The length of a frame slider makes a big difference in its effectiveness. The motorcycle will very likely slide the best without a frame slider installed and there would be a bigger surface area to distribute the impact in a crash. But there would be nothing to keep the frame from being damaged and the motorcycle getting totaled out in a crash.

A longer slider means more of the bodywork and motorcycle stays off the ground. There will be more material to ground down in a slide. For a low speed crash or if the motorcycle gets tipped over, a longer frame slider offers more protection. But the price of this protection is a higher chance of the slider digging into the asphalt, dirt, or catching on something and sending the motorcycle cartwheeling end-over-end down the road.

For many track riders who are going at speeds into the triple digits, they tend to go with shorter sliders for maximum frame and engine protection. The shorter sliders are less likely to bend or snap off in a crash. They are also less likely to dig into the gravel traps in case a rider goes down in a corner and goes off the track. Short frame sliders may not do as good of a job to keep your fairings from getting road rash, but they’ll keep the expensive parts of the motorcycle like the frame and engine covers protected.

Cut or No-Cut Sliders

If you have a naked bike, the choice is easy. However, if you’ve just bought a brand new sportbike and you want to install frame sliders, you may need to do some cutting of your shiny new fairings. This seems counter-intuitive when there are no-cut kits available. Why would you go with a cut kit then?

When you buy the cut type of slider, the kit usually comes with the puck and longer engine bolts to mount the slider directly to the frame and through to the engine. This mounting method is more structurally solid. When the motorcycle makes impact in a crash, all the force is sent directly down through the slider.

The no-cut kit also has engine bolts and the puck, but adds a bracket to maneuver the puck around to an opening in the factory fairings. The bodywork doesn’t have to be permanently modified and the frame slider is easier to install. The downside with this method is that it adds an additional point of failure to the variables of what could happen in a crash. In a crash, there is a chance the bracket will snap on impact, rendering your frame protectors useless. The additional leverage from the bracket could also damage the frame where it is bolted in, which is exactly what you were hoping to prevent.

Types of Slider Materials

When choosing the type of slider to go with, not only do you need to decide on the length or the method of mounting, you also have the option on the type of puck that will come into contact with the ground.

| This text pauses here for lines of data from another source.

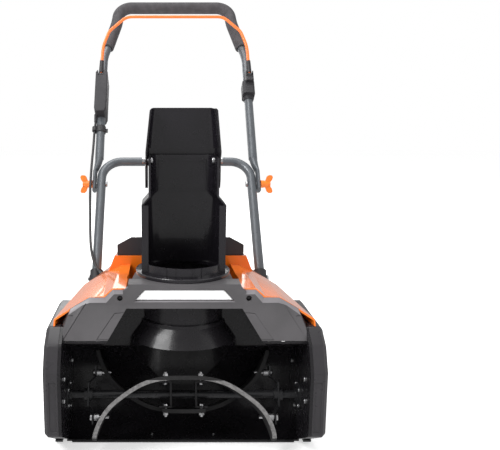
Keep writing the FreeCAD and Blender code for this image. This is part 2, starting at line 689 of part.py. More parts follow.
def make_base_tray():
    outline = [(112, 74), (196, 262), (412, 262), (412, 150), (352, 70), (190, 64)]
    tub = round_along(prism_x(outline, -195, 195), 12, (1, 0, 0))
    inner = round_along(prism_x([(118, 78), (201, 300), (408, 300), (408, 152), (350, 74), (190, 68)],
                                -191, 191), 8, (1, 0, 0))
    tub = tub.cut(inner)
    tub = tub.cut(box(-300, 300, 100, 500, 261, 320))
    flange = box(-188, 188, 96, 130, 86, 104).cut(scoop_solid(WALL + 0.3, SCOOP_HALF))
    tub = tub.fuse(flange.cut(inner))
    funnel_room = funnel(WALL + 1)
    axle_hole = rod((-210, WHEEL_Y, WHEEL_R), (210, WHEEL_Y, WHEEL_R), 6)
    axle_boss = rod((-203, WHEEL_Y, WHEEL_R), (203, WHEEL_Y, WHEEL_R), 14)
    tub = tub.fuse([axle_boss.common(box(-203, -188, 0, 500, 0, 300)),
                    axle_boss.common(box(188, 203, 0, 500, 0, 300))])
    return tub.cut([axle_hole, funnel_room]).removeSplitter()


def make_battery_pack():
    body = round_along(box(-70, 70, 248, 376, 268, 335), 8, (0, 0, 1))
    grip = round_along(box(-40, 40, 290, 334, 330, 352), 8, (0, 0, 1))
    hand = box(-30, 30, 286, 338, 337, 346)
    return round_rim(union([body, grip]).cut(hand), 2, "z", 352)


def make_battery_bay():
    """The contact tub that the battery drops into."""
    tub = box(-BAY_X + 0.3, BAY_X - 0.3, BAY_Y0 + 0.3, BAY_Y1 - 0.3, 256, 300)
    return tub.cut(box(-70.6, 70.6, 247.4, 376.6, 267.7, 310))


def make_battery_lid():
    back_y, front_y = 408, 209
    front = [(-147, HOOD_TOP + 0.4), (-147, 377), (-114, LID_TOP), (114, LID_TOP), (147, 377),
             (147, HOOD_TOP + 0.4)]
    rear = [(-141, HOOD_REAR + 2), (-141, 341), (-112, LID_REAR), (112, LID_REAR), (141, 341),
            (141, HOOD_REAR + 2)]
    outer = loft([section(front, front_y), section(rear, back_y)])
    inner = loft([section([(x - math.copysign(4, x), z - 4 if z > HOOD_TOP + 1 else z - 30)
                           for x, z in front], front_y + 4),
                  section([(x - math.copysign(4, x), z - 4 if z > HOOD_REAR + 3 else z - 30)
                           for x, z in rear], back_y - 4)])
    hood_room = loft([section([(x * 1.2, z + 0.4) for x, z in HOOD_FRONT], HOOD_FRONT_Y - 10),
                      section([(x * 1.2, z + 0.4) for x, z in HOOD_BACK], HOOD_BACK_Y + 10)])
    lid = outer.cut(inner).cut(hood_room)
    creases = [box(x - 0.6, x + 0.6, 200, 420, 300, 400).cut(outer.translated(Vector(0, 0, -1.2)))
               for x in (-104, 104)]
    return lid.cut(creases)


LID_HINGE_Y, LID_HINGE_Z = 416, 334


def make_lid_hinge():
    """Two knuckles on the hood behind the lid, with their pins."""
    solids = []
    for x in (-90, 90):
        pin = rod((x - 26, LID_HINGE_Y, LID_HINGE_Z), (x + 26, LID_HINGE_Y, LID_HINGE_Z), 2.5)
        solids.append(pin)
    return Part.makeCompound(solids)


def make_control_board():
    board = box(-60, 60, 205, 236, 200, 201.6)
    chips = [box(x, x + 14, 210, 224, 201.6, 206) for x in (-48, -20, 8, 34)]
    sink = box(-55, 55, 228, 234, 201.6, 222)
    return board.fuse(chips + [sink]).removeSplitter()


# ---- wheels -------------------------------------------------------------------------
def make_axle():
    bar = rod((-262, WHEEL_Y, WHEEL_R), (262, WHEEL_Y, WHEEL_R), 6)
    return bar


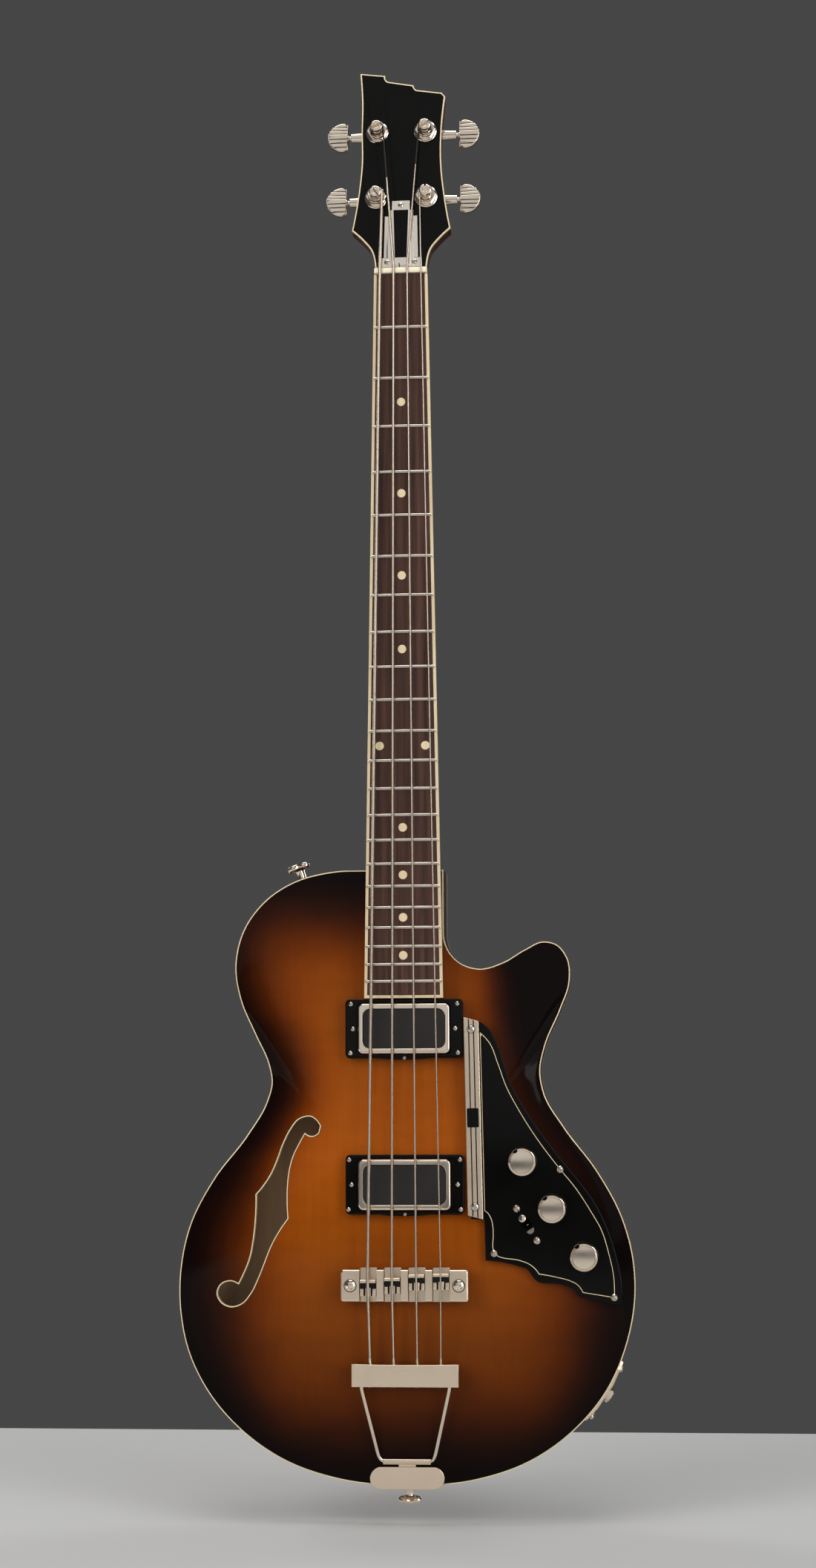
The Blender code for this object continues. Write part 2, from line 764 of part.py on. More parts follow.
def head_runs():
    """A flared outline whose upper end comes down to the treble side in three steps."""
    lower = HEAD_LOWER_HALF
    side = (
        (board_half(0) - 0.0007, HEAD_START),
        (lower * 0.53, HEAD_LENGTH * 0.060),
        (lower * 0.60, HEAD_LENGTH * 0.122),
        (lower * 0.77, HEAD_LENGTH * 0.172),
        (lower, HEAD_LENGTH * 0.222),
    )
    upper = (
        (lower, HEAD_LENGTH * 0.222),
        (lower * 0.880, HEAD_LENGTH * 0.385),
        (HEAD_WAIST_HALF, HEAD_LENGTH * 0.552),
        (HEAD_WAIST_HALF * 1.01, HEAD_LENGTH * 0.700),
    )
    right_top = HEAD_LENGTH - 4 * HEAD_STEP
    step = HEAD_TOP_HALF * 0.34
    drop = HEAD_STEP * 0.55
    steps = (
        ((HEAD_TOP_HALF, right_top - HEAD_STEP * 0.3), (HEAD_TOP_HALF * 0.92, right_top + HEAD_STEP * 0.35)),
        ((HEAD_TOP_HALF * 0.92, right_top + HEAD_STEP * 0.35), (step, right_top + drop + HEAD_STEP * 0.4)),
        (
            (step, right_top + drop + HEAD_STEP * 0.4),
            (step * 0.87, right_top + drop + HEAD_STEP * 0.7),
            (step * 0.80, right_top + drop + HEAD_STEP * 1.2),
        ),
        ((step * 0.80, right_top + drop + HEAD_STEP * 1.2), (-step * 0.93, HEAD_LENGTH - HEAD_STEP * 1.5)),
        (
            (-step * 0.93, HEAD_LENGTH - HEAD_STEP * 1.5),
            (-step * 1.07, HEAD_LENGTH - HEAD_STEP * 1.2),
            (-step * 1.12, HEAD_LENGTH - HEAD_STEP * 0.5),
        ),
        ((-step * 1.12, HEAD_LENGTH - HEAD_STEP * 0.5), (-HEAD_TOP_HALF * 0.955, HEAD_LENGTH)),
    )
    right_edge = (*upper, (HEAD_TOP_HALF, right_top - HEAD_STEP * 0.3))
    left_edge = (*upper, (HEAD_TOP_HALF * 0.91, HEAD_LENGTH * 0.855), (HEAD_TOP_HALF * 0.955, HEAD_LENGTH))

    def mirrored(run):
        return tuple((-x, v) for x, v in run[::-1])

    return (side, right_edge, *steps, mirrored(left_edge), mirrored(side), ((-side[0][0], HEAD_START), side[0]))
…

Some people like the shiny, chromed out pieces made out of aluminum. The risk with this selection is that aluminum sliders won’t glide as smoothly along the pavement and are more likely to dig into the ground and send your bike tumbling and leaving behind a trail of broken pieces. Aluminum sliders also are stiffer and transfers more shock from the impact into the bike’s chassis.

Then there are carbon fiber frame sliders. Carbon fiber sliders look sexy, especially on a bike with other carbon fiber bits, but they have no abrasion or impact resistance. Carbon fiber is touted for its high strength to weight ratio, but it is also rigid and brittle – both qualities you don’t want in a frame slider. They are likely to shatter the second they hit the ground, so they’ll provide no protection afterwards.

Good sliders tend to be made of a plastic such as Delrin or ultra-high-molecular-weight-polyethylene (UHMWPE). Plastic will slide over the ground smoother and will also deform a bit on impact to take some of the impact forces.

Other points you’d want to consider is how the puck is mounted to the bike and its size. Many frame sliders are a round design and hollow with the bolt passing through the center. This means there is less material to ground down than a completely solid plastic slider that is mounted onto a base with a bolt from the side. A wider slider also provides a larger surface area to disperse an impact and has more material to abrade.

Closing $ense

People like to say it’s not if you’ll drop your bike, but when. Now, not everyone will drop their bike. But it can happen to even the best and most careful motorcyclists. Don’t ask me how I know. I managed to drop mine twice from a standstill on the same day the second time I was out. At least I got my first (and second) drop out of the way. No damage thanks to sliders installed by the previous owner.

Dropping a motorcycle is most likely to happen when someone is new to riding and not being familiar with a bike while having a thousand other things on their mind. Sometimes it’s not even your fault with someone not seeing your motorcycle parked behind them and they floor it in reverse and knock it over.

In addition to frame sliders, there is a whole array of products available for crash protection. For sport bikes and naked bikes, there are axle sliders, swing arm sliders, case covers, fork sliders, and bar-end sliders. Stunters who are likely to drop their bikes often have put on full stunt cages. For cruisers and adventure bikes, there are engine guards and crash bars available.

In a motorcycle accident, there are no guarantees that your motorcycle will come out unscathed whether you have frame sliders installed or not. Should you decide frame sliders are something you want to look into, knowing what to look for and the range options out there will aid in choosing what best suits your style of riding.

Finally, sometimes the best option for protecting yourself for the unexpected is having insurance with full coverage.